Hours after being elected leader of the United Kingdom's opposition Labour Party, Jeremy Corbyn used his victory speech to speak forcefully about the rights of refugees to be accepted in Britain. "We are one world" he said, calling for the British people to open their arms and hearts to the refugees, adding that his first act as new party leader would be to join a march later in central London welcoming refugees. But apart from a vague mention of "war," Corbyn did not refer to any of the reasons for the massive surge of Syrian refugees now coming to Europe.
Indeed, that was the only mention of any sort of foreign policy issue in his victory speech. Those who were waiting for Corbyn to clarify on his rather ambiguous view of Britain's membership of the European Union, his aversion to the NATO western military alliance or his steadfast belief that Britain should unilaterally dismantle its nuclear weapon capability, were disappointed. He may have deliberately skimmed over foreign affairs in an effort to counter the predictions of a major split within the Labour leadership over those very issues. But it was also another sign of how questions of foreign policy have rapidly become irrelevant in British politics.
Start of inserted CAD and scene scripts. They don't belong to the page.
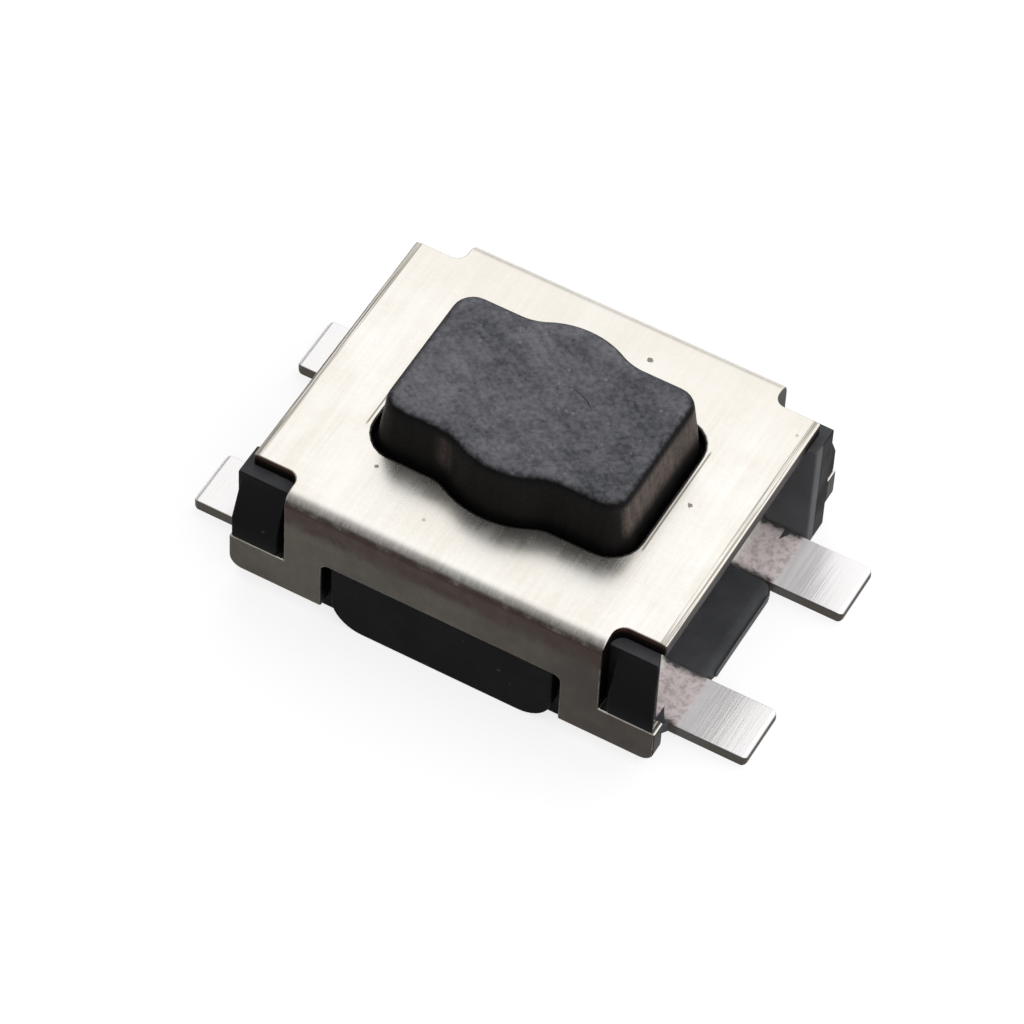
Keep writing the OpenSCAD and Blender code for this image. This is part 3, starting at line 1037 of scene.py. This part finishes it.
def brushed_nickel(s):
    """Finish of the cover: brushed plate, with painted shade that darkens it towards the back, flanges in a
    darker painted-shade copy of its metal, painted brown shade along the folds, and brown cut faces whose
    lower part, like the flanges' inner faces, is painted nearly black as shade.
    """
    material, graph, shader = start_material("brushed nickel")
    mm = InMillimetres(s)
    top = COVER_HIGH[2]
    place, facing = surface(graph)
    x, y, z = graph.split(place)
    along = graph.size(x)
    across = graph.size(y)
    face = graph.split(facing)
    face_y = graph.size(face[1])
    face_z = graph.size(face[2])
    flat = graph.step(face_z, 0.72, 0.96)
    grain = graph.group("grain", Place=place, Fine=34.0, Coarse=2.2)
    cloud = grain["Cloud"]
    fine = graph.step(grain["Grain"], 0.32, 0.68)
    mottle = graph.step(graph.noise(place, 9.0, 3.0), 0.3, 0.7)
    lines = graph.streaks(place, (30.0, 1.2, 1.2), 0.26)
    cross = graph.streaks(place, (1.6, 30.0, 1.6))
    upright = graph.streaks(place, (22.0, 22.0, 2.4))
    hairs = graph.streaks(place, (50.0, 13.0, 13.0), 0.3)
    streaky = graph.streaks(place, (64.0, 0.9, 0.9), 0.08)

    # The plate: brushed, darker towards the back as painted shade, with the dents and a line beside each end
    # of the opening.
    sheen = graph.blend((lines, 0.42), (cross, 0.08), (cloud, 0.38), (fine, 0.12))
    sheen = graph.times(sheen, graph.step(y, 0.5, 1.5, 1.0, 0.55))
    plate = graph.mix(sheen, s.plate_dull, s.plate_colour)
    for dent_x, dent_y, wide in DENTS:
        dent = round_mark(graph, place, (dent_x, dent_y, top), wide)
        plate = graph.mix(graph.times(dent, 0.75), plate, s.cut_colour)
    rim = graph.times(graph.peak(along, mm.rim_line, 0.004, 0.008), graph.step(across, 0.56, 0.62, 0.8, 0.0))
    plate = graph.mix(rim, plate, s.line_colour)
    # Painted shade: dark hairs on the upper part of each fold's curve.
    fold_hairs_shade = graph.times(graph.flip(hairs), graph.step(face_y, 0.15, 0.7), 0.3)
    plate = graph.mix(fold_hairs_shade, plate, s.cut_colour)

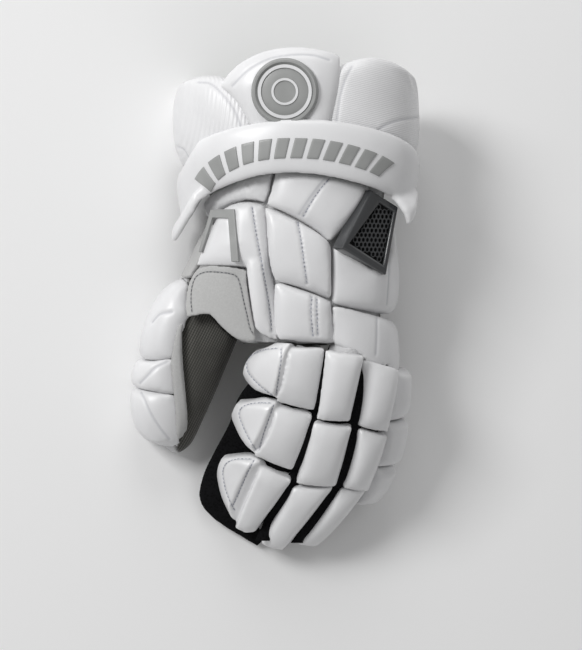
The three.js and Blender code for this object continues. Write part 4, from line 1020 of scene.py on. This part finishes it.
class GLOVE_OT_vent(bpy.types.Operator):
    """Makes the dark plastic vent: a framed plate with a net of six-sided holes over a near-black sheet of painted
    shadow
    """
    bl_idname = "glove.vent"
    bl_label = "Vent"

    def execute(self, context):
        points = points_of(frame["nodes"]["vent_grille"].data)
        axis = plate_axis(points)
        top = max(Vector(point).dot(axis) for point in points)
        rim = [self.on_plate(pixel, axis, top) for pixel in VENT_RIM]
        mouth = [self.on_plate(pixel, axis, top) for pixel in VENT_MOUTH]
        shape = bmesh.new()
        levels = [(0, -VENT_DEPTH), (0, -0.4), (0.14, 0.3), (0.75, 0.3), (1, -0.5), (1, -3.0)]
        rings = [
            [shape.verts.new(outer.lerp(inner, share) + axis * up * MM) for outer, inner in zip(rim, mouth)]
            for share, up in levels]
        join_rows(shape, rings, closed=True)
        surround = new_piece("vent_frame", shape)
        soften(surround, 0.5 * MM, 4)
        apply_modifiers(surround)
        surround.data.shade_smooth()
        stand_for(surround, "vent_plastic", ["vent_grille"])
        # Below the net, a near-black sheet is painted shadow inside the vent's mouth.
        shape = bmesh.new()
        shape.faces.new([shape.verts.new(corner - axis * 1.9 * MM) for corner in mouth])
        bmesh.ops.solidify(shape, geom=shape.faces[:], thickness=0.6 * MM)
        bmesh.ops.recalc_face_normals(shape, faces=shape.faces)
        stand_for(new_piece("vent_ground", shape), "vent_shadow")
        self.net(mouth, axis)
        return {"FINISHED"}

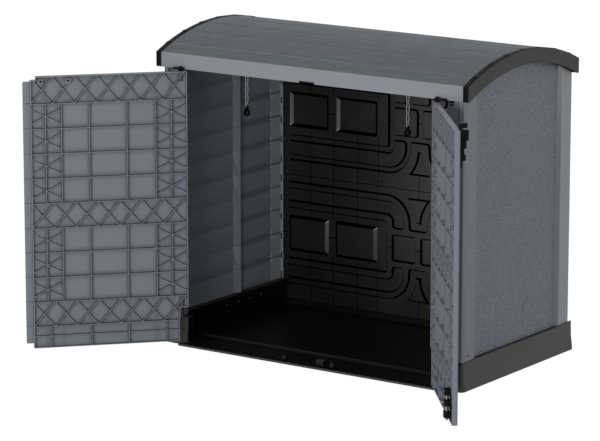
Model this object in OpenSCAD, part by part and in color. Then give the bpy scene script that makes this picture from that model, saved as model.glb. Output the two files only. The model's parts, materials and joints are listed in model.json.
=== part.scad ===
// Outdoor storage box with an arched lid, two ribbed doors, plank walls and an embossed back.
// The origin is on the ground, at the middle of the base. X runs to the right seen from the
// front, Y to the back and Z up. The doors are drawn open.

/* [Overall] */
// Length of the lid over its two end caps
lid_len = 1450; // [1300:2:1600]
// Depth of the lid from its fascia to its rear edge
lid_depth = 812; // [800:1:822]
// Height of the lid's lower edge above the ground
eaves_h = 1117; // [1050:1:1200]

/* [Base] */
// Height of the side skirts
skirt_h = 113; // [100:1:125]
// How far the skirt flares out at the ground
skirt_flare = 7.5; // [4:0.5:12]
// Wall thickness of the skirts and the floor tray
base_t = 4; // [3:0.5:5]
// Radius of the rounded front corners of the skirts
skirt_corner_r = 12; // [12:1:45]
// Depth of the front columns of the skirts
column_d = 38; // [30:1:50]
// Height of the floor surface
floor_z = 12; // [10:1:16]
// How far the front sill reaches beyond the base
sill_reach = 33; // [26:1:40]
// Height of the front sill lip
sill_h = 10.5; // [8:0.5:13]
// Height of the threshold ridge
ridge_h = 24; // [20:1:24]
// Distance from the front of the base to the threshold ridge
ridge_setback = 117; // [100:1:140]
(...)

It is almost facile to say that most political battles are, in any case, fought on domestic issues, but the total absence of Britain's role in global issues from the general election campaign earlier this year was striking. With the exception of Britain's relationship with Europe and the related question of immigration, it simply did not come up. Prime Minister David Cameron seemed uninterested in showing any achievement his government had made abroad and his rivals showed no inclination whatsoever in challenging him on the global field. Cameron's first term as prime minister was primarily focused on domestic issues, and arguably the biggest setback was losing a parliamentary vote on joining the U.S. in a retaliatory attack on the Assad regime after the mass-murder of Syrian civilians by chemical weapons. That vote was a clear signal that both main British parties, Cameron's Conservatives and Labour, were accepting the U.K.'s greatly reduced role on the global stage.
The fact that over a quarter of a million Labour members and voters affiliated with the party have just elected a leader who blames the west for Russia's aggression against Ukraine, who fervently supports repressive klepotcracies like Chavista Venezuela and has supported terrorist groups around the world – from Northern Ireland to Iraq – in the name of anti-imperialism, could either mean that they agree with him on this, or more likely, the majority of them simply don't care. They voted Corbyn for his anti-austerity policies, his willingness to espouse a clear socialist alternative, including the nationalization of public transport and energy companies, and the fact that, unlike the other leadership candidates, he refuses to compromise his beliefs for something as trivial as being elected prime minister and implementing at least some of his policies.
It's not that Corbyn is an isolationist; he most certainly isn't. He has strident views on a wide range of international issues that don't necessarily impact on Britain directly. At heart, he is a full-paid member of every fashionable cause of the radical-left, including his unquestioning support for Holocaust deniers and blood libelers – as long as they're "pro-Palestinian." But he wouldn't have been elected Labour leader with the largest personal mandate in the party's history, if it were not for the fact that these issues simply didn't matter to the vast majority of his supporters. Obviously, few of them asked themselves why they are voting for a man who attacks the British media (as he did repeatedly in his victory speech) yet recommends watching the Kremlin's propaganda channel Russia Today.
Very few in Britain believe that Corbyn's policies, domestic or foreign, will return Labour to power in the next election. Precious few of supporters think that's a likely scenario. But his victory will have a profound effect on the political landscape. Not the least because it confirms that while we are all one world, as Corbyn says, Britain has abdicated its historical role of having much influence over it.